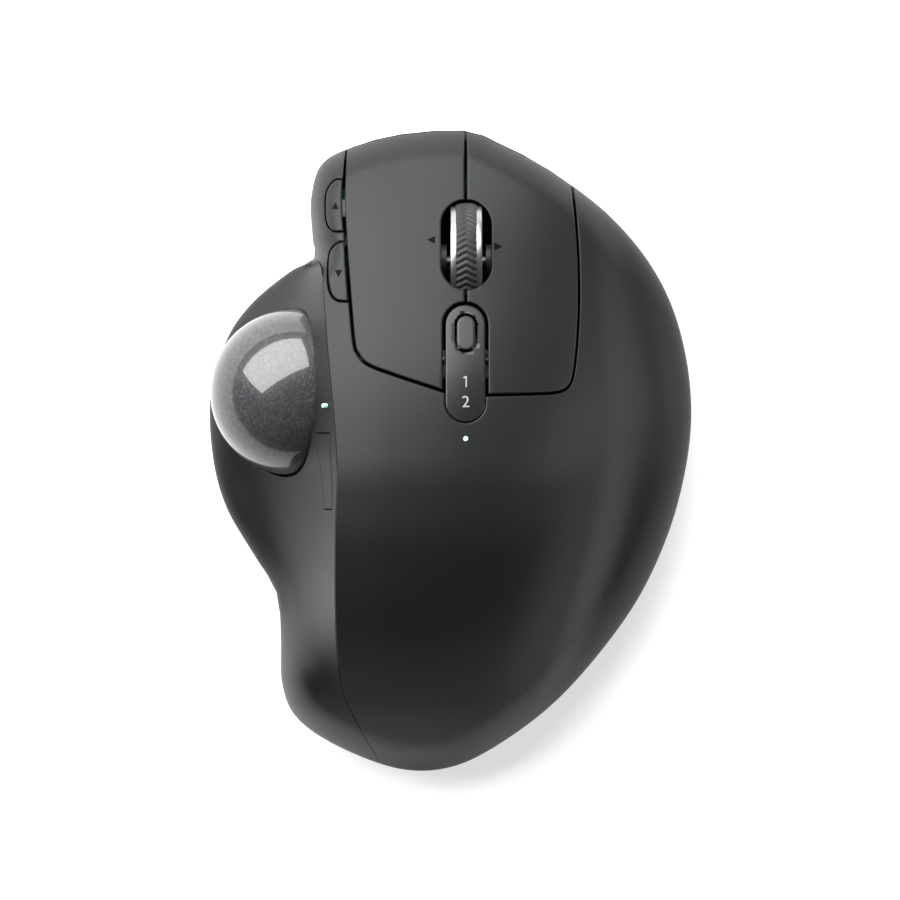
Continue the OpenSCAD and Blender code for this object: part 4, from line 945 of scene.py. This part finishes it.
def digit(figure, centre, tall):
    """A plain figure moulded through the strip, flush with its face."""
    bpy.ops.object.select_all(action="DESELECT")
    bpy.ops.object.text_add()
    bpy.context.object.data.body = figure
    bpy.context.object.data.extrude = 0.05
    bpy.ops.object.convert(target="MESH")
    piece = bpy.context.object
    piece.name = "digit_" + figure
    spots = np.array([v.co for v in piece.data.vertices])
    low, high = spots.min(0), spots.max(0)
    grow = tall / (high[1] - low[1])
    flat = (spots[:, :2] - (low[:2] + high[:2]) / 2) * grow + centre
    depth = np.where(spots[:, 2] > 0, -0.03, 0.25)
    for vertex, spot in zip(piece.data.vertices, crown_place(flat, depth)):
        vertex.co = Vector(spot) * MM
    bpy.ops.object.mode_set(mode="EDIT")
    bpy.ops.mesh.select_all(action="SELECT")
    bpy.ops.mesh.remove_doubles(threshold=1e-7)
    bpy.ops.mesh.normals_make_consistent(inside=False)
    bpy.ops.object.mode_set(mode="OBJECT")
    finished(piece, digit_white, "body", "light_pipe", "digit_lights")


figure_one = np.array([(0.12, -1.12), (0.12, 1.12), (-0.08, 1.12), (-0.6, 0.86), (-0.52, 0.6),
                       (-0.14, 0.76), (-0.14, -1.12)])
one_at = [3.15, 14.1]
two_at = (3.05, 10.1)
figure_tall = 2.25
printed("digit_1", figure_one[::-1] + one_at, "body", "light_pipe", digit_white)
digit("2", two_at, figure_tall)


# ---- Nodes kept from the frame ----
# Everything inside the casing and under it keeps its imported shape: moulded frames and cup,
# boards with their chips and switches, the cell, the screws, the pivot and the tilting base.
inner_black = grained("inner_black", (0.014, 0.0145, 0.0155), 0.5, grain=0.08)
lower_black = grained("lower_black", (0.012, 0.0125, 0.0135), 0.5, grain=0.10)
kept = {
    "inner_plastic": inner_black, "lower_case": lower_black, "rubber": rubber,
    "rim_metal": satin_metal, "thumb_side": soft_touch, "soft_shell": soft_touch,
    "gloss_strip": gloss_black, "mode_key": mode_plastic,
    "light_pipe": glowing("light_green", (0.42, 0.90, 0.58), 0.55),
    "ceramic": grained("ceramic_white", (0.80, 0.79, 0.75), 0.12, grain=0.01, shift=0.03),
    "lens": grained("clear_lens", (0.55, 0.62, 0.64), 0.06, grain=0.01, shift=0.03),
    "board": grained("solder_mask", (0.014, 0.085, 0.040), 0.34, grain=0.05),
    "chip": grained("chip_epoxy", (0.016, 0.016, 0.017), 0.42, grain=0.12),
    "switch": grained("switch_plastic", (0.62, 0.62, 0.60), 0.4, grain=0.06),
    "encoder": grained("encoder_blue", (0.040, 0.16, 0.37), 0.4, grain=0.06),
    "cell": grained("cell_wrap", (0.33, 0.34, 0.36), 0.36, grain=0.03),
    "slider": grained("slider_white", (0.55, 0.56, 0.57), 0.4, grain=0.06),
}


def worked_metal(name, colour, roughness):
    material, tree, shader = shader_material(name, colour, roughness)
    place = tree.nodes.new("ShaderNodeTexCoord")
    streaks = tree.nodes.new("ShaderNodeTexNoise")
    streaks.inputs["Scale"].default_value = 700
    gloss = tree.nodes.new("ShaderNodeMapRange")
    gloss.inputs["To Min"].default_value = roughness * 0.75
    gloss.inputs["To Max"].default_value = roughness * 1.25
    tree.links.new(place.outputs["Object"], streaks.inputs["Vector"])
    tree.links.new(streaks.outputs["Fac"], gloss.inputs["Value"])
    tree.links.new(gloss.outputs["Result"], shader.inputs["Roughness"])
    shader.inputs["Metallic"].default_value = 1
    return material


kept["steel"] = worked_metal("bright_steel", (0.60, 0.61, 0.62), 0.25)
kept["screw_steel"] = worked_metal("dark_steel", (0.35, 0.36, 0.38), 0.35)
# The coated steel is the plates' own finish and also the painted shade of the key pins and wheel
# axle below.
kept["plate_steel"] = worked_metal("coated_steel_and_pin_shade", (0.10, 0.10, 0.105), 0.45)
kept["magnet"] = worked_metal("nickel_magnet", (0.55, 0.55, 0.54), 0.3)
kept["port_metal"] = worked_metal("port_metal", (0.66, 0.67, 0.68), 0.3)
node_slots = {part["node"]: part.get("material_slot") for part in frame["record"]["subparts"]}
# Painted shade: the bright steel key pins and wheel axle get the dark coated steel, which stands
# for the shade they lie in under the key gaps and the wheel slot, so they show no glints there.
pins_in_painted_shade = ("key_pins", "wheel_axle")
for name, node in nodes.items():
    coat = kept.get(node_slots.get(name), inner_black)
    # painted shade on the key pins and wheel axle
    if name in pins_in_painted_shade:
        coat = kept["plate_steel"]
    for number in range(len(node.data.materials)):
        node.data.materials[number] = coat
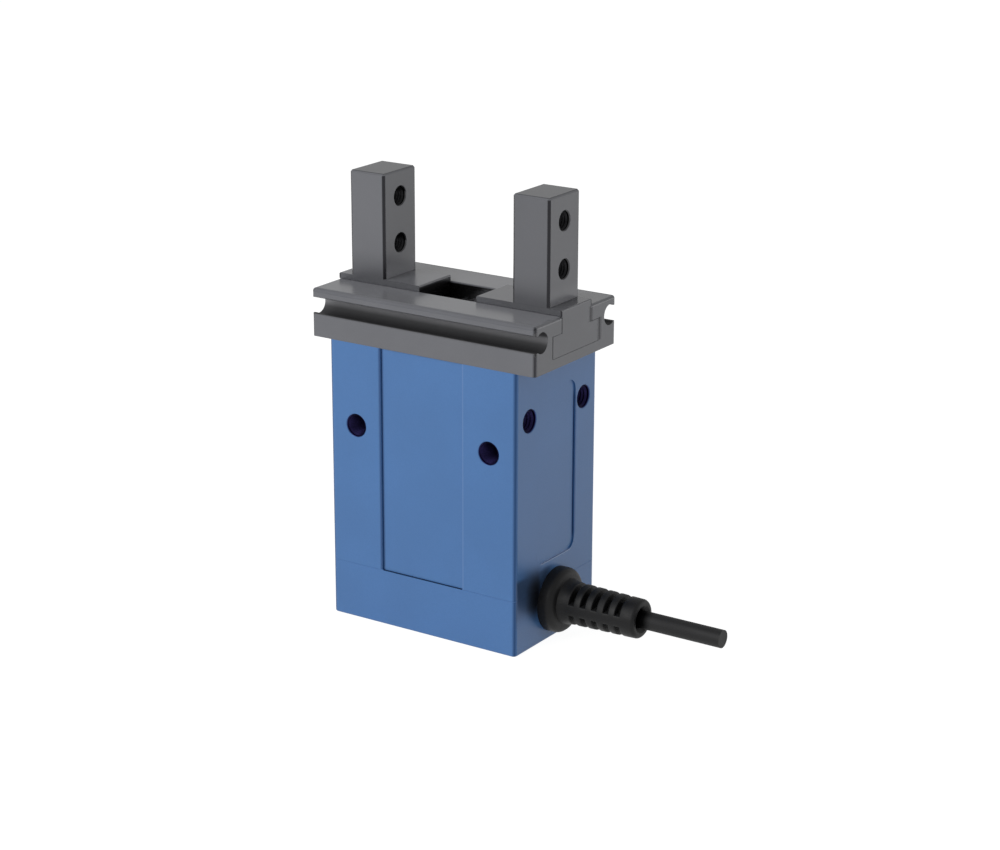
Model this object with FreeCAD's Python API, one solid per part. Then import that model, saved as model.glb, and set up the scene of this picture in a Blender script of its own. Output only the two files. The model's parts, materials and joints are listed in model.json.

────────────────────────────────────────

» Written instruction: Print every record above exactly as written.

» Result of this exercise:
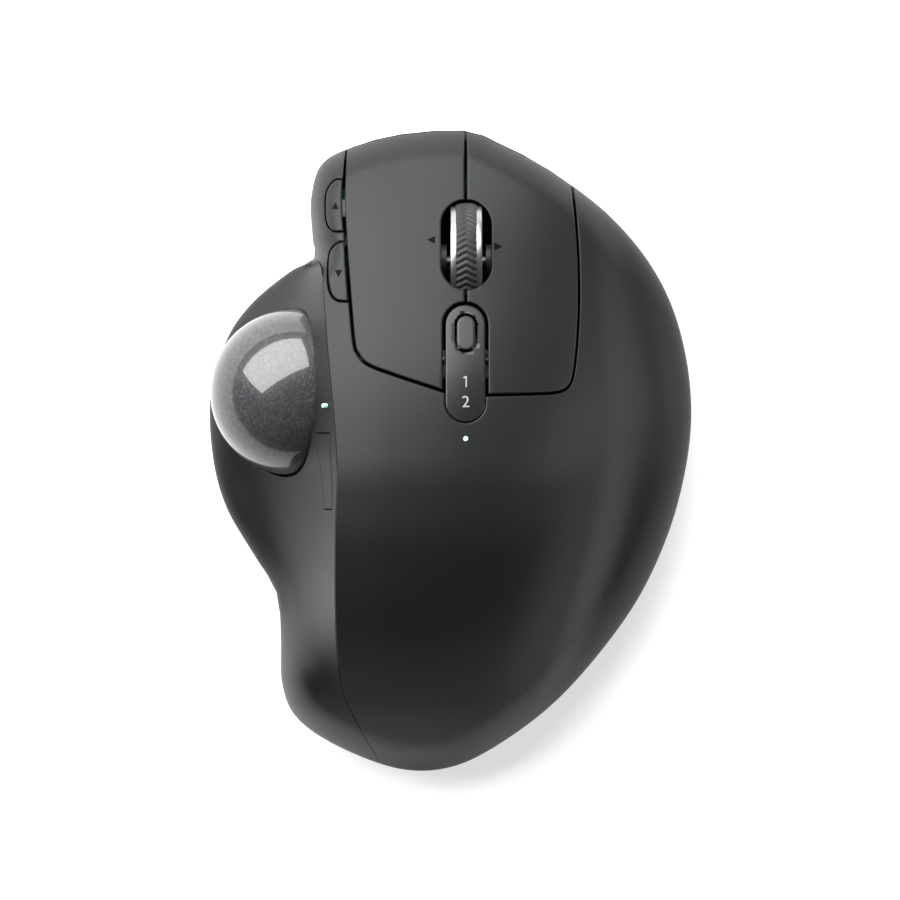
Continue the OpenSCAD and Blender code for this object: part 4, from line 945 of scene.py. This part finishes it.
def digit(figure, centre, tall):
    """A plain figure moulded through the strip, flush with its face."""
    bpy.ops.object.select_all(action="DESELECT")
    bpy.ops.object.text_add()
    bpy.context.object.data.body = figure
    bpy.context.object.data.extrude = 0.05
    bpy.ops.object.convert(target="MESH")
    piece = bpy.context.object
    piece.name = "digit_" + figure
    spots = np.array([v.co for v in piece.data.vertices])
    low, high = spots.min(0), spots.max(0)
    grow = tall / (high[1] - low[1])
    flat = (spots[:, :2] - (low[:2] + high[:2]) / 2) * grow + centre
    depth = np.where(spots[:, 2] > 0, -0.03, 0.25)
    for vertex, spot in zip(piece.data.vertices, crown_place(flat, depth)):
        vertex.co = Vector(spot) * MM
    bpy.ops.object.mode_set(mode="EDIT")
    bpy.ops.mesh.select_all(action="SELECT")
    bpy.ops.mesh.remove_doubles(threshold=1e-7)
    bpy.ops.mesh.normals_make_consistent(inside=False)
    bpy.ops.object.mode_set(mode="OBJECT")
    finished(piece, digit_white, "body", "light_pipe", "digit_lights")


figure_one = np.array([(0.12, -1.12), (0.12, 1.12), (-0.08, 1.12), (-0.6, 0.86), (-0.52, 0.6),
                       (-0.14, 0.76), (-0.14, -1.12)])
one_at = [3.15, 14.1]
two_at = (3.05, 10.1)
figure_tall = 2.25
printed("digit_1", figure_one[::-1] + one_at, "body", "light_pipe", digit_white)
digit("2", two_at, figure_tall)


# ---- Nodes kept from the frame ----
# Everything inside the casing and under it keeps its imported shape: moulded frames and cup,
# boards with their chips and switches, the cell, the screws, the pivot and the tilting base.
inner_black = grained("inner_black", (0.014, 0.0145, 0.0155), 0.5, grain=0.08)
lower_black = grained("lower_black", (0.012, 0.0125, 0.0135), 0.5, grain=0.10)
kept = {
    "inner_plastic": inner_black, "lower_case": lower_black, "rubber": rubber,
    "rim_metal": satin_metal, "thumb_side": soft_touch, "soft_shell": soft_touch,
    "gloss_strip": gloss_black, "mode_key": mode_plastic,
    "light_pipe": glowing("light_green", (0.42, 0.90, 0.58), 0.55),
    "ceramic": grained("ceramic_white", (0.80, 0.79, 0.75), 0.12, grain=0.01, shift=0.03),
    "lens": grained("clear_lens", (0.55, 0.62, 0.64), 0.06, grain=0.01, shift=0.03),
    "board": grained("solder_mask", (0.014, 0.085, 0.040), 0.34, grain=0.05),
    "chip": grained("chip_epoxy", (0.016, 0.016, 0.017), 0.42, grain=0.12),
    "switch": grained("switch_plastic", (0.62, 0.62, 0.60), 0.4, grain=0.06),
    "encoder": grained("encoder_blue", (0.040, 0.16, 0.37), 0.4, grain=0.06),
    "cell": grained("cell_wrap", (0.33, 0.34, 0.36), 0.36, grain=0.03),
    "slider": grained("slider_white", (0.55, 0.56, 0.57), 0.4, grain=0.06),
}


def worked_metal(name, colour, roughness):
    material, tree, shader = shader_material(name, colour, roughness)
    place = tree.nodes.new("ShaderNodeTexCoord")
    streaks = tree.nodes.new("ShaderNodeTexNoise")
    streaks.inputs["Scale"].default_value = 700
    gloss = tree.nodes.new("ShaderNodeMapRange")
    gloss.inputs["To Min"].default_value = roughness * 0.75
    gloss.inputs["To Max"].default_value = roughness * 1.25
    tree.links.new(place.outputs["Object"], streaks.inputs["Vector"])
    tree.links.new(streaks.outputs["Fac"], gloss.inputs["Value"])
    tree.links.new(gloss.outputs["Result"], shader.inputs["Roughness"])
    shader.inputs["Metallic"].default_value = 1
    return material


kept["steel"] = worked_metal("bright_steel", (0.60, 0.61, 0.62), 0.25)
kept["screw_steel"] = worked_metal("dark_steel", (0.35, 0.36, 0.38), 0.35)
# The coated steel is the plates' own finish and also the painted shade of the key pins and wheel
# axle below.
kept["plate_steel"] = worked_metal("coated_steel_and_pin_shade", (0.10, 0.10, 0.105), 0.45)
kept["magnet"] = worked_metal("nickel_magnet", (0.55, 0.55, 0.54), 0.3)
kept["port_metal"] = worked_metal("port_metal", (0.66, 0.67, 0.68), 0.3)
node_slots = {part["node"]: part.get("material_slot") for part in frame["record"]["subparts"]}
# Painted shade: the bright steel key pins and wheel axle get the dark coated steel, which stands
# for the shade they lie in under the key gaps and the wheel slot, so they show no glints there.
pins_in_painted_shade = ("key_pins", "wheel_axle")
for name, node in nodes.items():
    coat = kept.get(node_slots.get(name), inner_black)
    # painted shade on the key pins and wheel axle
    if name in pins_in_painted_shade:
        coat = kept["plate_steel"]
    for number in range(len(node.data.materials)):
        node.data.materials[number] = coat
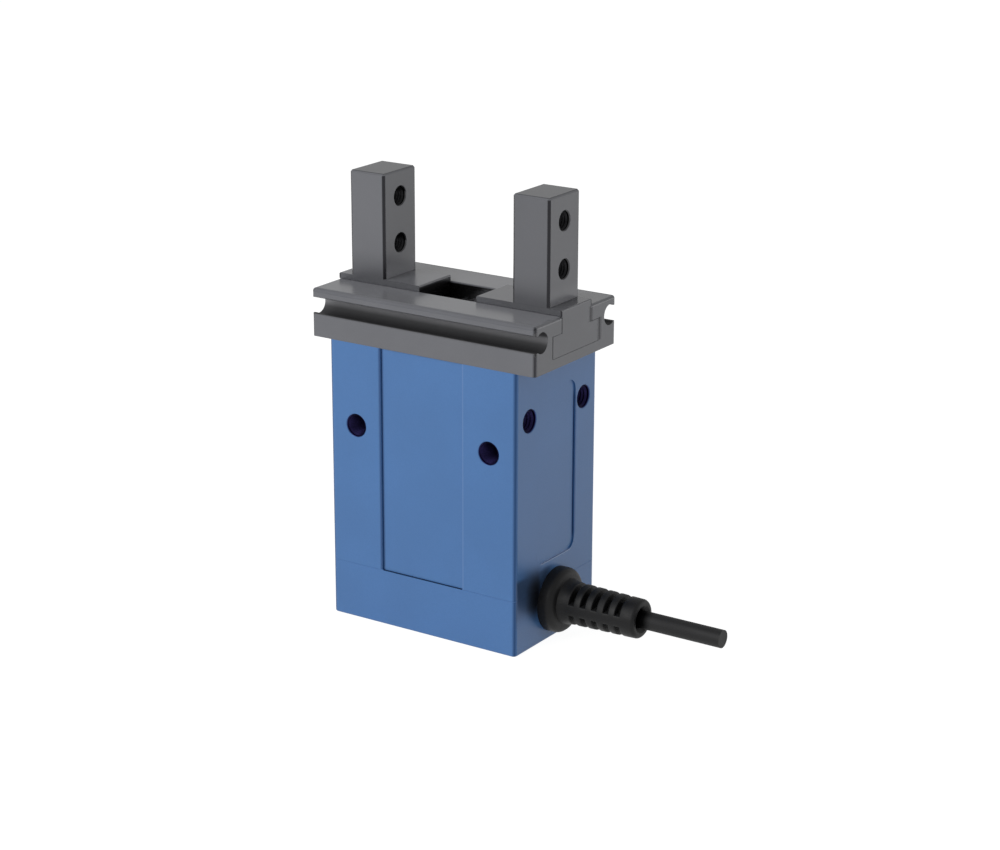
Model this object with FreeCAD's Python API, one solid per part. Then import that model, saved as model.glb, and set up the scene of this picture in a Blender script of its own. Output only the two files. The model's parts, materials and joints are listed in model.json.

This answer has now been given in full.